** Begin **

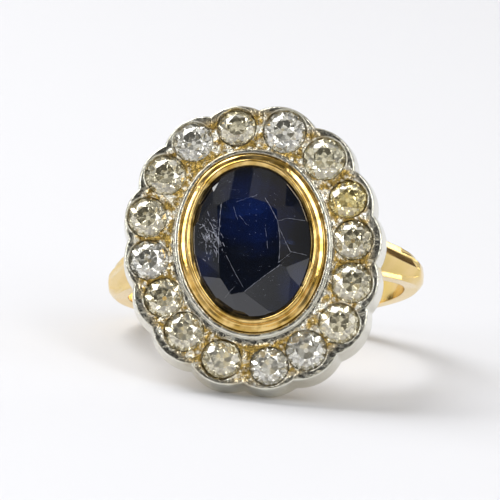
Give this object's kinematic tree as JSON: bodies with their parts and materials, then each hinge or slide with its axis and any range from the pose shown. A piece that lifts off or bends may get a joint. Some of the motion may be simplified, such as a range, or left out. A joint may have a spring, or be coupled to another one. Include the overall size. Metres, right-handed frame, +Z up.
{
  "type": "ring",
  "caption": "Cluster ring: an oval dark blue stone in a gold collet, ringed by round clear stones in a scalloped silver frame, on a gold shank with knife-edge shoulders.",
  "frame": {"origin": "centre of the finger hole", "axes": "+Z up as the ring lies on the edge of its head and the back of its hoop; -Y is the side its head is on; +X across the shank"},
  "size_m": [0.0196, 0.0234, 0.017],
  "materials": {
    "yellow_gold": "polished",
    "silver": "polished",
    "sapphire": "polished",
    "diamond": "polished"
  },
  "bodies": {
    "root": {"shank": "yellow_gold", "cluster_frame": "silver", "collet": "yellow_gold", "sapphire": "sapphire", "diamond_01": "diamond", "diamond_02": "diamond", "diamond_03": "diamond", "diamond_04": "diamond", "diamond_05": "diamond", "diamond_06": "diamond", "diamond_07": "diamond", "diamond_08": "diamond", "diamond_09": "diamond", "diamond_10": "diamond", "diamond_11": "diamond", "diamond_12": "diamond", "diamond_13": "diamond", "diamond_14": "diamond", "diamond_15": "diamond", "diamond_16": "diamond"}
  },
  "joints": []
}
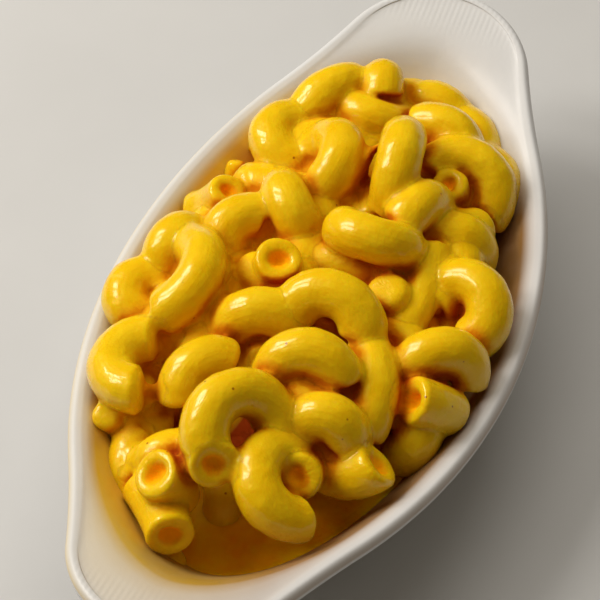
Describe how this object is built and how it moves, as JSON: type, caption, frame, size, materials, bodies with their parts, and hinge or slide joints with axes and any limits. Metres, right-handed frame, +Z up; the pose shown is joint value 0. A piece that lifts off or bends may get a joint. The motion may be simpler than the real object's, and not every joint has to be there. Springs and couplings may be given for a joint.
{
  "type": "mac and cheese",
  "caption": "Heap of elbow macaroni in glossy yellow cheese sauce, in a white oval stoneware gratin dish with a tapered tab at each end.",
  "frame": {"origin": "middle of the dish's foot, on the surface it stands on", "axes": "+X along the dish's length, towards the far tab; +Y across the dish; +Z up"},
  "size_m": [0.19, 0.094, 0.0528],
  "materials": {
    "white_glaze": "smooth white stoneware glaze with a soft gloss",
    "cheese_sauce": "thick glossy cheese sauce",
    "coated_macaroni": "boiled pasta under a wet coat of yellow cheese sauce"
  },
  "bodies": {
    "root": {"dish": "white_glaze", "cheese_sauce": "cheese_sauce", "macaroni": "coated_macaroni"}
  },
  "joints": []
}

** End **

Exercise details —
Return each line where "their" shows up.

Exercise response —
Give this object's kinematic tree as JSON: bodies with their parts and materials, then each hinge or slide with its axis and any range from the pose shown. A piece that lifts off or bends may get a joint. Some of the motion may be simplified, such as a range, or left out. A joint may have a spring, or be coupled to another one. Include the overall size. Metres, right-handed frame, +Z up.
Describe how this object is built and how it moves, as JSON: type, caption, frame, size, materials, bodies with their parts, and hinge or slide joints with axes and any limits. Metres, right-handed frame, +Z up; the pose shown is joint value 0. A piece that lifts off or bends may get a joint. The motion may be simpler than the real object's, and not every joint has to be there. Springs and couplings may be given for a joint.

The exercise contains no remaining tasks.